What you will do: Give back exactly the lines from the start of the listing to the line containing "ceramic_back_chamfer = 0.3", inclusive, and nothing beyond them.
Start of Data excerpt
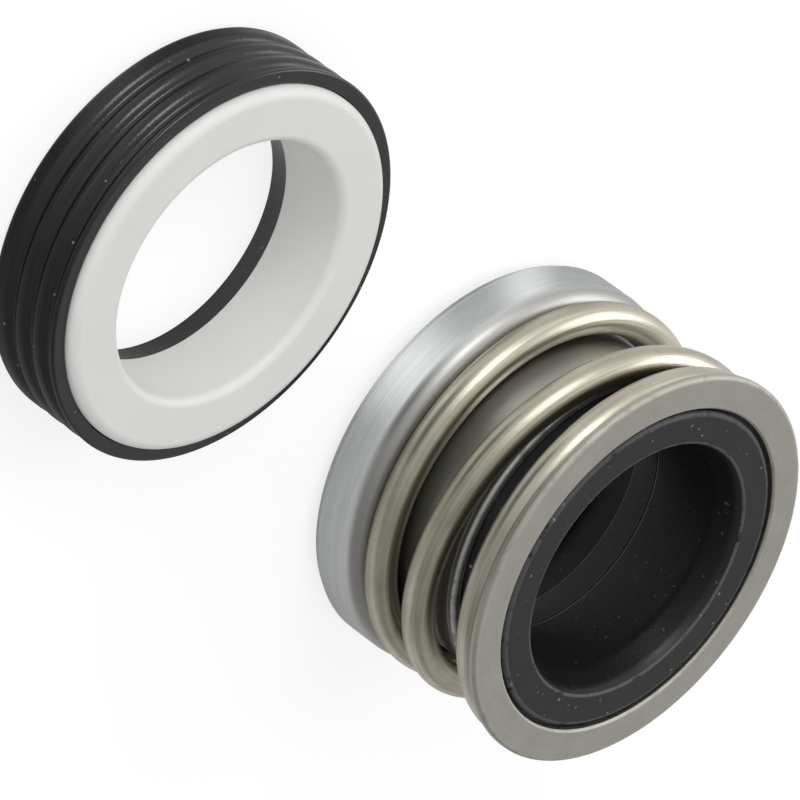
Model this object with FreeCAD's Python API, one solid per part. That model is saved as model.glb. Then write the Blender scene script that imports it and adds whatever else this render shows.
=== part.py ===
import FreeCAD, Part
import math
import os

os.makedirs("parts", exist_ok=True)

# Component mechanical seal for a pump shaft, in millimetres, +Z up.
# Its two halves stand on their ends on the plane z = 0, side by side along Y.
# The stationary seat stands on its rubber back, with the ceramic face up.
# The rotary head stands on its carbon nose, with the spring end up.

# Shaft and the spacing of the halves
shaft_diameter = 19.05
halves_spacing = 46.0

# Clearances
fit_clearance = 0.075
coil_seat_clearance = 0.05
coil_side_clearance = 0.17
coil_turn_clearance = 0.05
holder_bore_clearance = 0.3
carbon_shaft_clearance = 0.6
seat_shaft_clearance = 0.4

# Rubber cup of the stationary seat
cup_height = 6.7
cup_side_wall = 1.05
cup_back_wall = 1.55
cup_back_round = 0.7
cup_lip_round = 0.2
cup_bore_relief = 0.1
groove_count = 3
groove_pitch = 1.8
groove_height = 2.15
groove_mouth = 1.15
groove_floor = 0.35
groove_depth = 0.5
groove_round = 0.28

# Ceramic ring of the stationary seat
ceramic_width = 4.05
ceramic_proud = 0.8
ceramic_edge_round = 0.75
ceramic_bore_chamfer = 0.35
ceramic_back_chamfer = 0.3

# Drawn steel shell of the rotary head
nose_exposure = 0.8
shell_wall = 0.6
shell_height = 4.8
shell_overhang = 0.15
shoulder_round = 1.4
crimp_height = 0.65
crimp_depth = 0.35
neck_root_round = 0.5
neck_rise = 7.4
bead_proud = 0.2
bead_height = 0.9

# Carbon ring
carbon_edge_break = 0.2
nose_step = 0.9
nose_length = 1.3

# Rubber bellows
skirt_wall = 1.25
skirt_lift = 0.9
pad_thickness = 0.75
pad_corner = 0.6
tail_wall = 2.55
tail_grip = 10.4
tail_collar = 2.6
tail_recess = 0.12
tail_face_round = 0.35
tail_mouth_round = 0.9
cavity_wall = 0.95
cavity_slope = 0.9

# Coil spring, wound left-handed, with both ends closed
wire_diameter = 2.38
spring_space = 12.3
active_turns = 1.77
closing_turns = 0.53
rise_start_turn = 0.33
points_per_turn = 8

# Spring holder ring
holder_thickness = 0.6
holder_overhang = 0.375
holder_edge_round = 0.28
holder_bore_chamfer = 0.15

# Radii of the rotary head, from the shaft outwards
shaft_radius = shaft_diameter / 2
tail_radius = shaft_radius + tail_wall
neck_inner_radius = tail_radius + fit_clearance
neck_outer_radius = neck_inner_radius + shell_wall
bead_radius = neck_outer_radius + bead_proud
spring_mean_radius = bead_radius + coil_side_clearance + wire_diameter / 2
spring_outer_radius = spring_mean_radius + wire_diameter / 2
shell_outer_radius = spring_outer_radius + shell_overhang
shell_inner_radius = shell_outer_radius - shell_wall
skirt_outer_radius = shell_inner_radius - fit_clearance
skirt_inner_radius = skirt_outer_radius - skirt_wall
carbon_radius = skirt_inner_radius - fit_clearance
carbon_bore_radius = shaft_radius + carbon_shaft_clearance
cavity_radius = tail_radius - cavity_wall
collar_radius = bead_radius
holder_bore_radius = collar_radius + holder_bore_clearance
holder_outer_radius = spring_outer_radius + holder_overhang

# Heights of the rotary head, from the floor upwards
rim_height = nose_exposure
shoulder_height = rim_height + shell_height
shoulder_underside = shoulder_height - shell_wall
pad_top = shoulder_underside - fit_clearance
carbon_top = pad_top - pad_thickness
neck_top = shoulder_height + neck_rise
holder_underside = shoulder_height + spring_space
holder_top = holder_underside + holder_thickness
tail_top = holder_top - tail_recess
grip_bottom = tail_top - tail_grip
collar_bottom = tail_top - tail_collar

# Radii and heights of the stationary seat, from the shaft outwards
ceramic_bore_radius = shaft_radius + seat_shaft_clearance
ceramic_radius = ceramic_bore_radius + ceramic_width
pocket_radius = ceramic_radius + fit_clearance
seat_outer_radius = pocket_radius + cup_side_wall
cup_bore_radius = ceramic_bore_radius + cup_bore_relief
ceramic_top = cup_height + ceramic_proud

# Places of the two axes, so that the pair is centred on the origin
head_y = (halves_spacing + seat_outer_radius - holder_outer_radius) / 2
seat_y = head_y - halves_spacing


def section_point(radius, height):
    return FreeCAD.Vector(radius, 0, height)


def line_if_long(start, end, edges):
    shortest_line = 1e-6
    if start.distanceToPoint(end) > shortest_line:
        edges.append(Part.makeLine(start, end))


def rounded_section(corners):
    """Closed half section from corners of radius, height and rounding."""
    edges = []
    joints = []
    for index, (radius, height, rounding) in enumerate(corners):
        corner = section_point(radius, height)
        before = section_point(*corners[index - 1][:2])
        after = section_point(*corners[(index + 1) % len(corners)][:2])
        to_before = (before - corner).normalize()
        to_after = (after - corner).normalize()
        half_angle = to_before.getAngle(to_after) / 2
        reach = rounding / math.tan(half_angle)
        entry = corner + to_before * reach
        leaving = corner + to_after * reach
        joints.append((entry, leaving))
        if rounding > 0:
            inwards = (to_before + to_after).normalize()
            middle = corner + inwards * (rounding / math.sin(half_angle) - rounding)
            edges.append(Part.Arc(entry, middle, leaving).toShape())
    for index, (entry, leaving) in enumerate(joints):
        line_if_long(joints[index - 1][1], entry, edges)
    return Part.Wire(Part.__sortEdges__(edges))


def turned(corners, axis_y):
    """Solid of revolution about the vertical axis at axis_y."""
    face = Part.Face(rounded_section(corners))
    solid = face.revolve(FreeCAD.Vector(0, 0, 0), FreeCAD.Vector(0, 0, 1), 360)
    solid.translate(FreeCAD.Vector(0, axis_y, 0))
    return solid


def groove_corners(height):
    """Corners of one groove in the cup's side, from its lower to its upper edge."""
    floor_radius = seat_outer_radius - groove_depth
    return [
        (seat_outer_radius, height - groove_mouth / 2, groove_round),
        (floor_radius, height - groove_floor / 2, 0),
        (floor_radius, height + groove_floor / 2, 0),
        (seat_outer_radius, height + groove_mouth / 2, groove_round),
    ]


def seat_cup():
    """Ribbed rubber cup that presses into the pump housing."""
    corners = [
        (cup_bore_radius, 0, 0),
        (seat_outer_radius, 0, cup_back_round),
    ]
    for index in range(groove_count):
        corners += groove_corners(groove_height + index * groove_pitch)
    corners += [
        (seat_outer_radius, cup_height, cup_lip_round),
        (pocket_radius, cup_height, 0),
        (pocket_radius, cup_back_wall, 0),
        (cup_bore_radius, cup_back_wall, 0),
    ]
    return turned(corners, seat_y)


def ceramic_seat():
    """Ceramic ring with the lapped sealing face on top."""
    corners = [
        (ceramic_bore_radius, cup_back_wall, 0),
        (ceramic_radius - ceramic_back_chamfer, cup_back_wall, 0),
        (ceramic_radius, cup_back_wall + ceramic_back_chamfer, 0),
        (ceramic_radius, ceramic_top, ceramic_edge_round),
        (ceramic_bore_radius + ceramic_bore_chamfer, ceramic_top, 0),
        (ceramic_bore_radius, ceramic_top - ceramic_bore_chamfer, 0),
    ]
    return turned(corners, seat_y)


def carbon_ring():
    """Carbon ring whose nose runs on the ceramic face."""
    nose_radius = carbon_radius - nose_step
    corners = [
        (carbon_bore_radius, carbon_edge_break, 0),
        (carbon_bore_radius + carbon_edge_break, 0, 0),
        (nose_radius - carbon_edge_break, 0, 0),
        (nose_radius, carbon_edge_break, 0),
        (nose_radius, nose_length, 0),
        (carbon_radius, nose_length, 0),
        (carbon_radius, carbon_top, 0),
        (carbon_bore_radius, carbon_top, 0),
    ]
    return turned(corners, head_y)


def retainer_shell():
    """Drawn steel shell: crimped skirt, shoulder, and neck with a beaded rim."""
    bead_bottom = neck_top - bead_height
    rim_edge_round = shell_wall / 2
    corners = [
        (shell_inner_radius - crimp_depth, rim_height, 0),
        (shell_outer_radius - crimp_depth, rim_height, 0),
        (shell_outer_radius, rim_height + crimp_height, 0),
        (shell_outer_radius, shoulder_height, shoulder_round),
        (neck_outer_radius, shoulder_height, neck_root_round),
        (neck_outer_radius, bead_bottom, 0),
        (bead_radius, bead_bottom + bead_proud, 0),
        (bead_radius, neck_top, rim_edge_round),
        (neck_inner_radius, neck_top, rim_edge_round),
        (neck_inner_radius, shoulder_underside, neck_root_round + shell_wall),
        (shell_inner_radius, shoulder_underside, shoulder_round - shell_wall),
        (shell_inner_radius, rim_height + crimp_height, 0),
    ]
    return turned(corners, head_y)


def bellows():
    """Rubber bellows: skirt round the carbon, pad, wide cavity and gripping tail."""
    cavity_top = grip_bottom - cavity_slope
    collar_foot = (neck_top + collar_bottom) / 2
    collar_waist = (tail_radius + collar_radius) / 2
    corners = [
        (skirt_inner_radius, rim_height + skirt_lift, 0),
        (skirt_outer_radius, rim_height + skirt_lift, 0),
        (skirt_outer_radius, pad_top - pad_corner, 0),
        (skirt_outer_radius - pad_corner, pad_top, 0),
        (tail_radius, pad_top, 0),
        (tail_radius, collar_foot, 0),
        (collar_waist, collar_bottom, 0),
        (collar_radius, collar_bottom, 0),
        (collar_radius, tail_top, tail_face_round),
        (shaft_radius, tail_top, tail_mouth_round),
        (shaft_radius, grip_bottom, 0),
        (cavity_radius, cavity_top, 0),
        (cavity_radius, carbon_top, 0),
        (skirt_inner_radius, carbon_top, 0),
    ]
    return turned(corners, head_y)


def spring_rise():
    """Height from the first flat turn to the last one, wire centre to wire centre."""
    return spring_space - 2 * coil_seat_clearance - wire_diameter


def wire_climb(turn):
    """Climb of the wire centre at a turn counted from where the wire starts to rise."""
    climb_rate = spring_rise() / (active_turns - closing_turns)
    if turn <= 0:
        return 0.0
    if turn >= active_turns:
        return spring_rise()
    if turn < closing_turns:
        return climb_rate * turn ** 2 / (2 * closing_turns)
    if turn > active_turns - closing_turns:
        return spring_rise() - climb_rate * (active_turns - turn) ** 2 / (2 * closing_turns)
    return climb_rate * (turn - closing_turns / 2)


def flat_end_turns():
    """Length of each flat end, which stops a turn before the wire above comes too near."""
    climb_rate = spring_rise() / (active_turns - closing_turns)
    needed = wire_diameter + coil_turn_clearance
    if needed >= climb_rate * closing_turns / 2:
        return 1 - needed / climb_rate - closing_turns / 2
    return 1 - math.sqrt(2 * closing_turns * needed / climb_rate)


def coil_spring():
    """Round wire swept along a left-handed coil with a flat part of a turn at each end."""
    first_turn = -flat_end_turns()
    last_turn = active_turns + flat_end_turns()
    steps = math.ceil((last_turn - first_turn) * points_per_turn)
    base_height = shoulder_height + coil_seat_clearance + wire_diameter / 2
    points = []
    for step in range(steps + 1):
        turn = first_turn + (last_turn - first_turn) * step / steps
        angle = -2 * math.pi * (turn + rise_start_turn)
        points.append(FreeCAD.Vector(
            spring_mean_radius * math.cos(angle),
            spring_mean_radius * math.sin(angle),
            base_height + wire_climb(turn),
        ))
    path = Part.BSplineCurve()
    path.interpolate(points)
    start = path.value(path.FirstParameter)
    direction = path.tangent(path.FirstParameter)[0]
    wire_end = Part.Wire(Part.makeCircle(wire_diameter / 2, start, direction))
    solid = Part.Wire(path.toShape()).makePipeShell([wire_end], True, True)
    solid.translate(FreeCAD.Vector(0, head_y, 0))
    return solid


def spring_holder():
    """Flat steel ring that the spring pushes against the impeller."""
    corners = [
        (holder_bore_radius, holder_underside, 0),
        (holder_outer_radius, holder_underside, 0),
        (holder_outer_radius, holder_top, holder_edge_round),
        (holder_bore_radius + holder_bore_chamfer, holder_top, 0),
        (holder_bore_radius, holder_top - holder_bore_chamfer, 0),
    ]
    return turned(corners, head_y)


pieces = {
    "seat_cup": seat_cup,
    "ceramic_seat": ceramic_seat,
    "carbon_ring": carbon_ring,
    "retainer_shell": retainer_shell,
    "bellows": bellows,
    "coil_spring": coil_spring,
    "spring_holder": spring_holder,
}

for name, make_piece in pieces.items():
    shape = make_piece()
    print(name, shape.ShapeType, "valid", shape.isValid(), "volume", round(shape.Volume, 1))
    shape.exportStep("parts/" + name + ".step")
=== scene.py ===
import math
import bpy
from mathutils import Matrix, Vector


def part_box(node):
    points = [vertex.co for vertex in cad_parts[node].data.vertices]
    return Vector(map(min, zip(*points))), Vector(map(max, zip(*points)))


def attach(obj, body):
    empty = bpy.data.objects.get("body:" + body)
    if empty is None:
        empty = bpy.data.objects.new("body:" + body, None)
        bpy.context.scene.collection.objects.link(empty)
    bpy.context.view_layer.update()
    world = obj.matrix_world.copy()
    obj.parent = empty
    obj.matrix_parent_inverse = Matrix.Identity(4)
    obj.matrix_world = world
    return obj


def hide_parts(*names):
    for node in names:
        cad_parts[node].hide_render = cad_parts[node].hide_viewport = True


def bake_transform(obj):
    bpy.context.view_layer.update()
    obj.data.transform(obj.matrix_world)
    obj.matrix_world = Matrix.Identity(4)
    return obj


bl_info = {
    "name": "Component Mechanical Seal",
    "version": (1, 0, 0),
    "blender": (4, 5, 0),
    "location": "View3D > Sidebar > Seal",
    "description": "Dresses the packed frame of a pump shaft seal with finished pieces",
    "category": "Object",
}

import bmesh
import bpy
from bpy.props import FloatProperty, FloatVectorProperty, IntProperty, PointerProperty
from mathutils import Matrix, Vector

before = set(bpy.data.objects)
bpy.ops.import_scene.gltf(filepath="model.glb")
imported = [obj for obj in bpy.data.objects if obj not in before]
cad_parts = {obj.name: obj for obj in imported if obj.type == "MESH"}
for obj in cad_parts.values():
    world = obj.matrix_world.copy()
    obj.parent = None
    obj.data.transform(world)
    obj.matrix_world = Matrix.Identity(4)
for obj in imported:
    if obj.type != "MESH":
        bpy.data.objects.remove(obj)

# Fineness of the turned rings and of the wire
RING_SEGMENTS = 288
ARC_STEP = math.radians(14)
WIRE_SIDES = 40
WIRE_STEPS_PER_TURN = 176

# Distances used while making meshes, in metres
EASED_EDGE = 0.00005
FLAT_SUPPORT = 0.00006
SHARP_ROUND = 0.0003
SHORTEST_RUN = 1e-6
MERGE_DISTANCE = 1e-6

# Rubber inside a radius is cleaner and smoother, and steel above a height is painted darker as
# shade, and rougher
CLEAN_FADE = 0.0003
CLEAN_SHARE = 0.25
CLEAN_ROUGHNESS = 0.34
TOP_SHADE_FADE = 0.0009

# How much lighter than its own colour a surface is where it is rubbed, which also paints a
# highlight on edges, or where its grain shows
SCUFF_AND_HIGHLIGHT_LIGHTNESS = 3.5
RUBBED_AND_HIGHLIGHT_LIGHTNESS = 1.35
GRAIN_LIGHTNESS = 1.7

# Bands of the floor in which its white changes in reflections, in metres
LIT_BAND = (-0.03, 0.0)
DIM_BAND = (0.0, 0.014)
SHADED_BAND = (-0.006, 0.004)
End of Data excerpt
Full answer:
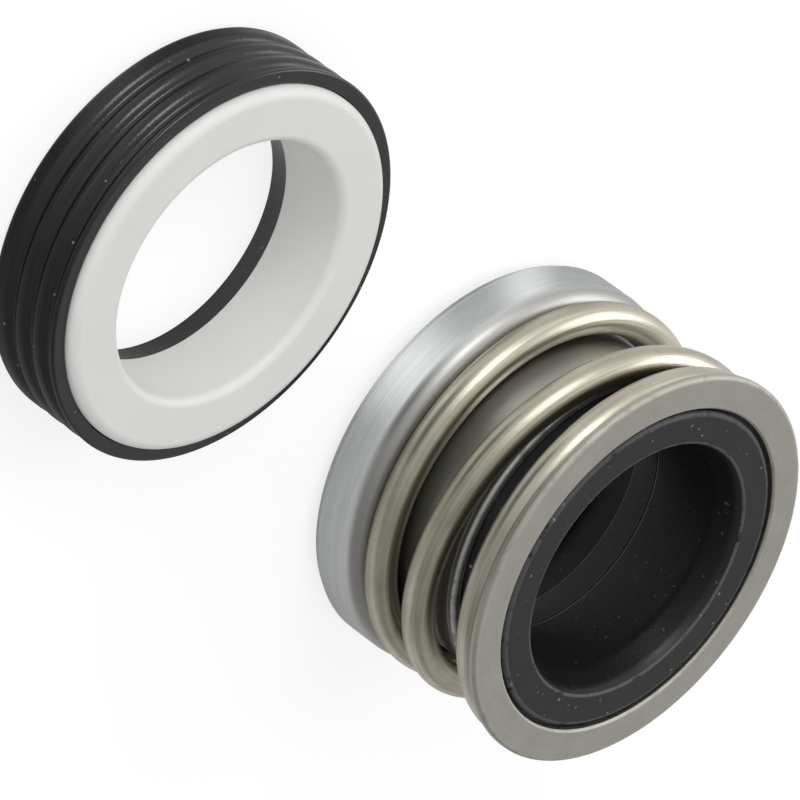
Model this object with FreeCAD's Python API, one solid per part. That model is saved as model.glb. Then write the Blender scene script that imports it and adds whatever else this render shows.
=== part.py ===
import FreeCAD, Part
import math
import os

os.makedirs("parts", exist_ok=True)

# Component mechanical seal for a pump shaft, in millimetres, +Z up.
# Its two halves stand on their ends on the plane z = 0, side by side along Y.
# The stationary seat stands on its rubber back, with the ceramic face up.
# The rotary head stands on its carbon nose, with the spring end up.

# Shaft and the spacing of the halves
shaft_diameter = 19.05
halves_spacing = 46.0

# Clearances
fit_clearance = 0.075
coil_seat_clearance = 0.05
coil_side_clearance = 0.17
coil_turn_clearance = 0.05
holder_bore_clearance = 0.3
carbon_shaft_clearance = 0.6
seat_shaft_clearance = 0.4

# Rubber cup of the stationary seat
cup_height = 6.7
cup_side_wall = 1.05
cup_back_wall = 1.55
cup_back_round = 0.7
cup_lip_round = 0.2
cup_bore_relief = 0.1
groove_count = 3
groove_pitch = 1.8
groove_height = 2.15
groove_mouth = 1.15
groove_floor = 0.35
groove_depth = 0.5
groove_round = 0.28

# Ceramic ring of the stationary seat
ceramic_width = 4.05
ceramic_proud = 0.8
ceramic_edge_round = 0.75
ceramic_bore_chamfer = 0.35
ceramic_back_chamfer = 0.3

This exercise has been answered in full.